Tagging standards, environment lifecycle policies, rightsizing reviews, and chargeback or showback models help teams understand where spend maps to clients, practices, and internal platforms. For recurring SaaS infrastructure, engineering should measure unit economics such as cost per tenant, cost per transaction, or cost per active project workspace. For client-dedicated environments, contracts should reflect the true support and resilience model being delivered.
Enterprise deployment guidance should balance standardization with justified exceptions. A central platform team can define approved patterns for networking, CI/CD, secrets, observability, and backup. Delivery teams can then consume those patterns while requesting exceptions for client-specific controls, regional constraints, or specialized services. This model keeps governance practical and avoids turning architecture review into a bottleneck.
- Track spend by client, platform, environment, and workload type
- Automate shutdown or scale-down for non-production and temporary project environments
- Review cross-cloud data transfer and backup retention costs quarterly
- Use approved reference architectures to reduce support variance
- Create an exception process with time limits and remediation plans
A realistic path to multi-cloud maturity
Professional services production scaling succeeds when multi-cloud is treated as an operating model, not a marketing label. The most effective organizations start with governance, automation, and service classification. They centralize what must be controlled, standardize what must be repeatable, and allow variation only where it creates measurable business value.

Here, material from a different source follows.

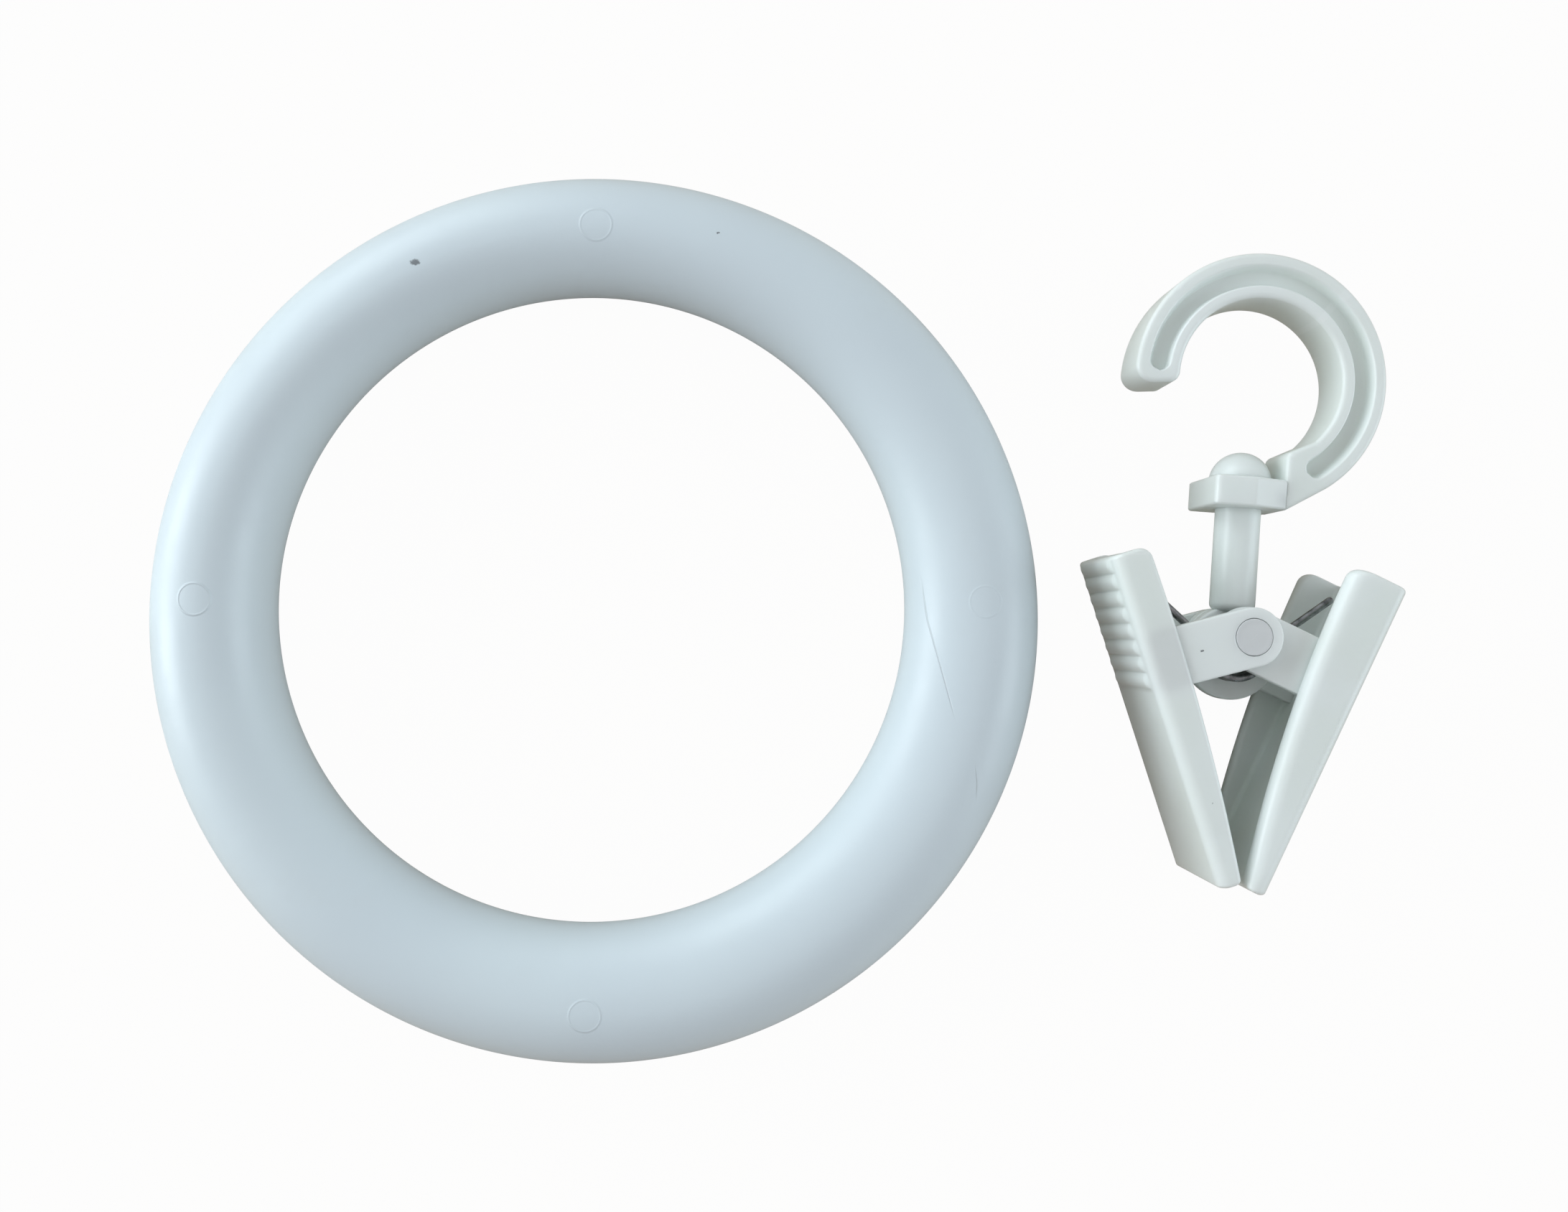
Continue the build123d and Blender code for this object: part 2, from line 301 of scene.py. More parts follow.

For most firms, the target state is not equal deployment across every provider. It is a disciplined architecture where cloud ERP architecture remains stable, SaaS infrastructure scales predictably, client environments can be provisioned quickly, backup and disaster recovery are tested, and DevOps workflows support reliable change. That blueprint gives CTOs and infrastructure leaders a practical foundation for growth without creating unnecessary operational sprawl.